Use of antipsychotic medications exemplifies psychiatrists' need to make high-risk treatment decisions in the face of uncertainty. In North America in the early 1990s, most antipsychotics in use were first-generation agents, such as haloperidol. These medications were often poorly tolerated, with distressing extrapyramidal side effects and the risk of tardive dyskinesia. Only one second-generation antipsychotic—clozapine—provided an alternative, but it carried the risk of toxic side effects, such as agranulocytosis.
Hope appeared in the form of other second-generation antipsychotics—risperidone in 1994, olanzapine in 1995, and quetiapine in 1997. Many patients appeared to tolerate them better than traditional agents. The next few years revealed an unexpectedly high prevalence and severity of weight gain, hyperlipidemia, and diabetes from use of second-generation antipsychotics.
This issue of Psychiatric Services features a special section on interpreting the results of Clinical Antipsychotic Trials of Intervention Effectiveness (CATIE). CATIE and a similar study in the United Kingdom—CUtLASS (Cost Utility of the Latest Antipsychotic Drugs in Severe Schizophrenia)—failed to find substantial differences in clinical outcome between first- and second-generation antipsychotics.
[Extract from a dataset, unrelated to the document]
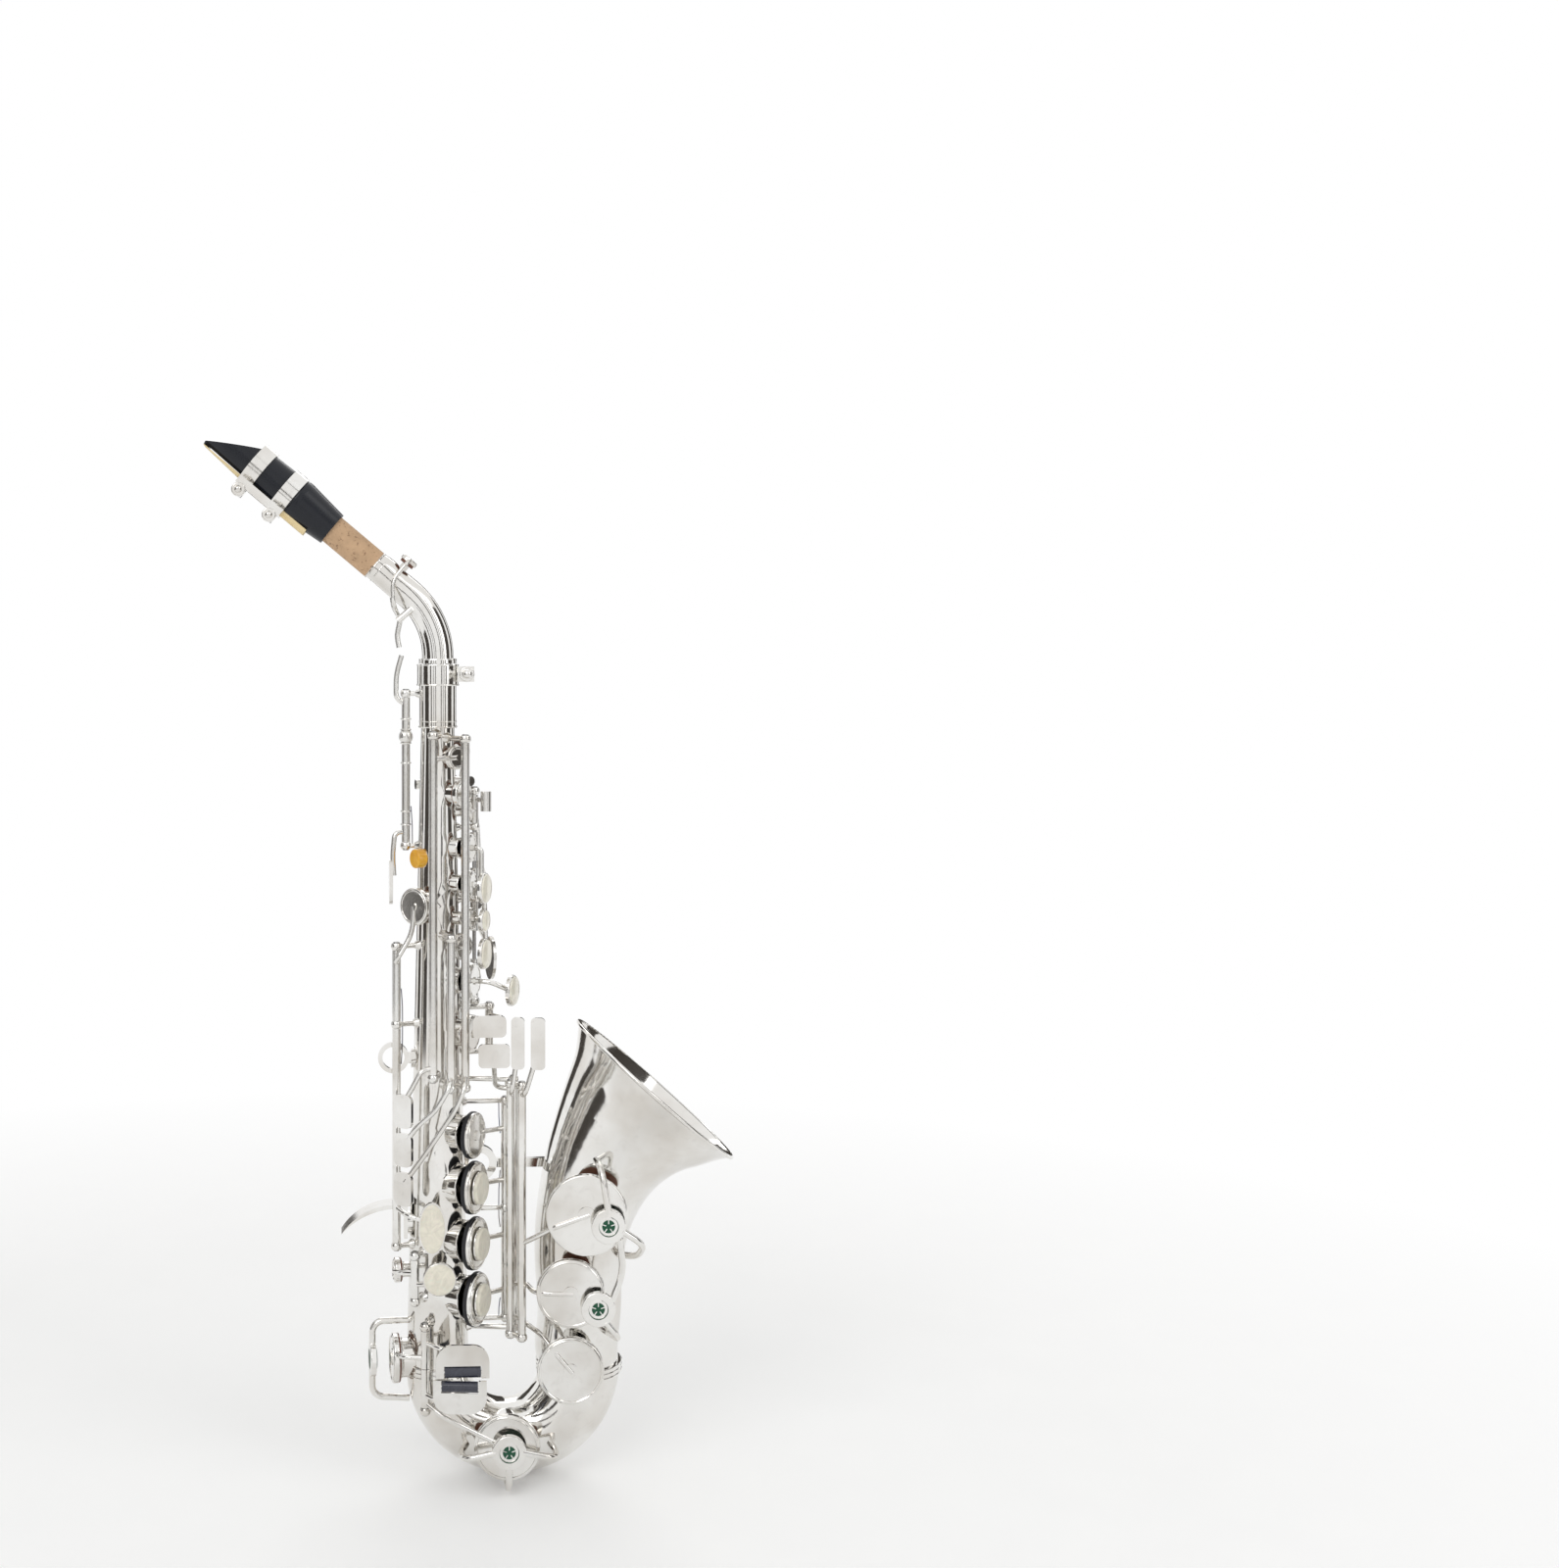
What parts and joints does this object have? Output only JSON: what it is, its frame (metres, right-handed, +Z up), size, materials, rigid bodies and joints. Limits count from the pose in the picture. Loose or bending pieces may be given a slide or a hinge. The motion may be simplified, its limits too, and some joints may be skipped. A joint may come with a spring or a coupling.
{
  "type": "curved soprano saxophone",
  "caption": "Curved soprano saxophone with moving padded keys, a turning neck, a sliding mouthpiece with reed and ligature, a strap ring and a thumb hook.",
  "frame": {"origin": "centre of the strap ring's hole", "axes": "+Z up the body tube from bow to neck, +X from the body tube to the bell, -Y to the side of the right-hand side keys"},
  "size_m": [0.2407, 0.0932, 0.4684],
  "materials": {
    "silver_plate": "mirror polished silver plate over brass",
    "steel_rod": "polished steel",
    "ebonite": "polished black hard rubber",
    "cane": "shaved cane",
    "cork": "waxed cork with dark flecks",
    "pad_leather": "smooth brown leather",
    "pearl": "cream mother of pearl",
    "green_felt": "dense green felt",
    "black_roller": "polished black",
    "amber_disc": "translucent amber"
  },
  "bodies": {
    "horn": {"body_tube": "silver_plate", "bow": "silver_plate", "bell": "silver_plate", "bow_rings": "silver_plate", "neck_receiver": "silver_plate", "bell_brace": "silver_plate", "key_posts": "silver_plate", "hinge_rods": "steel_rod", "strap_ring": "silver_plate", "thumb_hook": "silver_plate", "thumb_rest": "amber_disc", "bell_key_guard": "silver_plate", "c_key_guard": "silver_plate", "e_flat_guard": "silver_plate", "guard_felts": "green_felt"},
    "neck": {"neck_tube": "silver_plate", "neck_cork": "cork"},
    "neck_octave": {"neck_octave_key": "silver_plate", "neck_octave_pad": "pad_leather"},
    "neck_screw": {"neck_screw": "silver_plate"},
    "mouthpiece": {"mouthpiece": "ebonite", "reed": "cane", "ligature": "silver_plate"},
    "ligature_screw_front": {"ligature_screw_2": "silver_plate"},
    "ligature_screw_rear": {"ligature_screw_1": "silver_plate"},
    "d": {"d_key": "silver_plate", "d_pad": "pad_leather", "d_pearl": "pearl"},
    "e": {"e_key": "silver_plate", "e_pad": "pad_leather", "e_pearl": "pearl"},
    "f": {"f_key": "silver_plate", "f_pad": "pad_leather", "f_pearl": "pearl"},
    "f_sharp": {"f_sharp_key": "silver_plate", "f_sharp_pad": "pad_leather"},
    "b": {"b_key": "silver_plate"},
    "a": {"a_key": "silver_plate"},
    "bis": {"bis_key": "silver_plate"},
    "g": {"g_key": "silver_plate"},
    "g_sharp": {"g_sharp_key": "silver_plate"},
    "low_b_flat": {"low_b_flat_key": "silver_plate"},
    "low_b": {"low_b_key": "silver_plate"},
    "c_sharp": {"c_sharp_key": "silver_plate"},
    "e_flat": {"e_flat_key": "silver_plate"},
    "e_flat_roller": {"e_flat_roller": "black_roller"},
    "low_c": {"low_c_key": "silver_plate"},
    "low_c_roller": {"low_c_roller": "black_roller"},
    "side_e": {"side_e_key": "silver_plate"},
    "side_c": {"side_c_key": "silver_plate"},
    "side_b_flat": {"side_b_flat_key": "silver_plate"},
    "high_f_sharp": {"high_f_sharp_key": "silver_plate"},
    "high_f_sharp_lever": {"high_f_sharp_lever": "silver_plate"},
    "trill": {"trill_key": "silver_plate"},
    "palm_d": {"palm_d_key": "silver_plate"},
    "palm_e_flat": {"palm_e_flat_key": "silver_plate"},
    "palm_f": {"palm_f_key": "silver_plate"},
    "front_f": {"front_f_key": "silver_plate"},
    "octave_lever": {"octave_lever": "silver_plate"}
  },
  "joints": [
    {"name": "d_swing", "type": "hinge", "parent": "horn", "child": "d", "pos_m": [0.0512, 0.002, -0.07], "axis": [0, 0, 1], "range_deg": [-7, 0], "stiffness_Nm_per_rad": 0.03, "springref_deg": 20.05},
    {"name": "e_swing", "type": "hinge", "parent": "horn", "child": "e", "pos_m": [0.0512, 0.002, -0.07], "axis": [0, 0, 1], "range_deg": [-7, 0], "stiffness_Nm_per_rad": 0.03, "springref_deg": 20.05},
    {"name": "f_swing", "type": "hinge", "parent": "horn", "child": "f", "pos_m": [0.0512, 0.002, -0.07], "axis": [0, 0, 1], "range_deg": [-7, 0], "stiffness_Nm_per_rad": 0.03, "springref_deg": 20.05},
    {"name": "f_sharp_swing", "type": "hinge", "parent": "horn", "child": "f_sharp", "pos_m": [0.0512, 0.002, -0.07], "axis": [0, 0, 1], "range_deg": [-7, 0]},
    {"name": "b_swing", "type": "hinge", "parent": "horn", "child": "b", "pos_m": [0.0372, 0.005, 0.072], "axis": [0, 0, 1], "range_deg": [-7, 0], "stiffness_Nm_per_rad": 0.02, "springref_deg": 20.05},
    {"name": "a_swing", "type": "hinge", "parent": "horn", "child": "a", "pos_m": [0.0372, 0.005, 0.072], "axis": [0, 0, 1], "range_deg": [-7, 0], "stiffness_Nm_per_rad": 0.02, "springref_deg": 20.05},
    {"name": "bis_swing", "type": "hinge", "parent": "horn", "child": "bis", "pos_m": [0.0372, 0.005, 0.072], "axis": [0, 0, 1], "range_deg": [-7, 0], "stiffness_Nm_per_rad": 0.02, "springref_deg": 20.05},
    {"name": "g_swing", "type": "hinge", "parent": "horn", "child": "g", "pos_m": [0.0372, 0.005, 0.072], "axis": [0, 0, 1], "range_deg": [-7, 0], "stiffness_Nm_per_rad": 0.02, "springref_deg": 20.05},
    {"name": "g_sharp_swing", "type": "hinge", "parent": "horn", "child": "g_sharp", "pos_m": [0.0442, 0.008, 0.0115], "axis": [0, 0, 1], "range_deg": [0, 9], "stiffness_Nm_per_rad": 0.03, "springref_deg": -20.05},
    {"name": "low_b_flat_swing", "type": "hinge", "parent": "horn", "child": "low_b_flat", "pos_m": [0.0569, -0.019, -0.066], "axis": [0, 0, 1], "range_deg": [0, 6], "stiffness_Nm_per_rad": 0.05, "springref_deg": -20.05},
    {"name": "low_b_swing", "type": "hinge", "parent": "horn", "child": "low_b", "pos_m": [0.0522, -0.014, -0.066], "axis": [0, 0, 1], "range_deg": [0, 6], "stiffness_Nm_per_rad": 0.05, "springref_deg": -20.05},
    {"name": "c_sharp_swing", "type": "hinge", "parent": "horn", "child": "c_sharp", "pos_m": [0.0542, -0.0055, -0.066], "axis": [0, 0, 1], "range_deg": [-6, 0], "stiffness_Nm_per_rad": 0.05, "springref_deg": 20.05},
    {"name": "e_flat_swing", "type": "hinge", "parent": "horn", "child": "e_flat", "pos_m": [0.0137, -0.0195, -0.135], "axis": [0, 0, 1], "range_deg": [0, 9], "stiffness_Nm_per_rad": 0.04, "springref_deg": -20.05},
    {"name": "low_c_swing", "type": "hinge", "parent": "horn", "child": "low_c", "pos_m": [0.0137, -0.0195, -0.135], "axis": [0, 0, 1], "range_deg": [0, 6], "stiffness_Nm_per_rad": 0.05, "springref_deg": -20.05},
    {"name": "e_flat_roller_spin", "type": "hinge", "parent": "e_flat", "child": "e_flat_roller", "pos_m": [0.0297, -0.0308, -0.13255], "axis": [1, 0, 0], "continuous": true},
    {"name": "low_c_roller_spin", "type": "hinge", "parent": "low_c", "child": "low_c_roller", "pos_m": [0.02843, -0.03241, -0.13845], "axis": [0.9945, -0.1045, 0], "continuous": true},
    {"name": "side_e_swing", "type": "hinge", "parent": "horn", "child": "side_e", "pos_m": [0.0172, -0.019, 0.07], "axis": [0, 0, 1], "range_deg": [-9, 0], "stiffness_Nm_per_rad": 0.03, "springref_deg": 20.05},
    {"name": "side_c_swing", "type": "hinge", "parent": "horn", "child": "side_c", "pos_m": [0.0252, -0.02, 0.023], "axis": [0, 0, 1], "range_deg": [-5, 0], "stiffness_Nm_per_rad": 0.03, "springref_deg": 20.05},
    {"name": "side_b_flat_swing", "type": "hinge", "parent": "horn", "child": "side_b_flat", "pos_m": [0.0317, -0.018, 0.067], "axis": [0, 0, 1], "range_deg": [-6, 0], "stiffness_Nm_per_rad": 0.03, "springref_deg": 20.05},
    {"name": "high_f_sharp_lever_swing", "type": "hinge", "parent": "horn", "child": "high_f_sharp_lever", "pos_m": [0.0012, -0.008, -0.016], "axis": [0, 0, 1], "range_deg": [0, 9], "stiffness_Nm_per_rad": 0.03, "springref_deg": -20.05},
    {"name": "high_f_sharp_swing", "type": "hinge", "parent": "horn", "child": "high_f_sharp", "pos_m": [0.0012, -0.008, -0.016], "axis": [0, 0, 1], "range_deg": [-9, 0]},
    {"name": "trill_swing", "type": "hinge", "parent": "horn", "child": "trill", "pos_m": [0.0092, -0.017, -0.0955], "axis": [0, 0, 1], "range_deg": [0, 9], "stiffness_Nm_per_rad": 0.02, "springref_deg": -20.05},
    {"name": "palm_d_rock", "type": "hinge", "parent": "horn", "child": "palm_d", "pos_m": [0.03113, 0.00765, 0.1255], "axis": [-0.5736, 0.8192, 0], "range_deg": [0, 6], "stiffness_Nm_per_rad": 0.02, "springref_deg": -20.05},
    {"name": "palm_e_flat_rock", "type": "hinge", "parent": "horn", "child": "palm_e_flat", "pos_m": [0.02768, 0.01197, 0.0915], "axis": [-0.848, 0.5299, 0], "range_deg": [0, 7], "stiffness_Nm_per_rad": 0.02, "springref_deg": -20.05},
    {"name": "palm_f_rock", "type": "hinge", "parent": "horn", "child": "palm_f", "pos_m": [0.01787, 0.01318, 0.1235], "axis": [-0.9848, -0.1736, 0], "range_deg": [0, 6], "stiffness_Nm_per_rad": 0.02, "springref_deg": -20.05},
    {"name": "front_f_swing", "type": "hinge", "parent": "horn", "child": "front_f", "pos_m": [0.0372, 0.005, 0.072], "axis": [0, 0, 1], "range_deg": [0, 9], "stiffness_Nm_per_rad": 0.02, "springref_deg": -20.05},
    {"name": "octave_lever_swing", "type": "hinge", "parent": "horn", "child": "octave_lever", "pos_m": [0.0057, 0.001, 0.131], "axis": [0, 0, 1], "range_deg": [0, 8], "stiffness_Nm_per_rad": 0.03, "springref_deg": -20.05},
    {"name": "neck_turn", "type": "hinge", "parent": "horn", "child": "neck", "pos_m": [0.0202, 0, 0.1685], "axis": [0, 0, 1], "range_deg": [-25, 25]},
    {"name": "neck_octave_swing", "type": "hinge", "parent": "neck", "child": "neck_octave", "pos_m": [0.00319, 0, 0.19991], "axis": [0, 1, 0], "range_deg": [0, 6]},
    {"name": "neck_screw_turn", "type": "hinge", "parent": "horn", "child": "neck_screw", "pos_m": [0.0332, 0, 0.1745], "axis": [0, 1, 0], "continuous": true},
    {"name": "mouthpiece_slide", "type": "slide", "parent": "neck", "child": "mouthpiece", "axis": [-0.766, 0, 0.6428], "range_m": [0, 0.01]},
    {"name": "ligature_screw_rear_turn", "type": "hinge", "parent": "mouthpiece", "child": "ligature_screw_rear", "pos_m": [-0.05625, 0, 0.24616], "axis": [0, 1, 0], "continuous": true},
    {"name": "ligature_screw_front_turn", "type": "hinge", "parent": "mouthpiece", "child": "ligature_screw_front", "pos_m": [-0.06989, 0, 0.2576], "axis": [0, 1, 0], "continuous": true}
  ],
  "couplings": [
    {"joint": "f_sharp_swing", "follows": "f_swing", "ratio": 1},
    {"joint": "high_f_sharp_swing", "follows": "high_f_sharp_lever_swing", "ratio": -1},
    {"joint": "neck_octave_swing", "follows": "octave_lever_swing", "ratio": 0.75}
  ]
}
Should we have questioned spending a hundred times more for second-generation antipsychotics in order to have a different side-effect profile and more medication choices? What can psychiatrists learn from this experience?
We professionals share the human tendency to embrace fads. We shift between psychosocial and neurobiological paradigms when an ongoing balance would better serve everyone.Objectivity depends on having independent resources and authority to oversee the conduct of clinical trials with human subjects and the analyses of resulting data. Hidden and vague agendas, including profit motives, undoubtedly influence psychiatric research, publication, and practice. For the process to be truly "evidence based," it must be transparent.
Tradeoffs related to clinical effectiveness, safety, adverse effects, and cost strike a balance between these important factors, but tradeoffs are not solutions. We must therefore strive for optimum balance and transparency by increasing collective awareness of these tradeoffs and by anticipating risks, benefits, alternatives, and costs about which we cannot be certain. And we must share the uncertainties with our patients. Informed consent helps to ensure that patients are aware of their options for treatment, including no treatment, and of how their preferences and individual characteristics might influence their quality of life. Increasing patients' participation in informed decision making empowers both patients and their clinicians and respects patients' autonomy.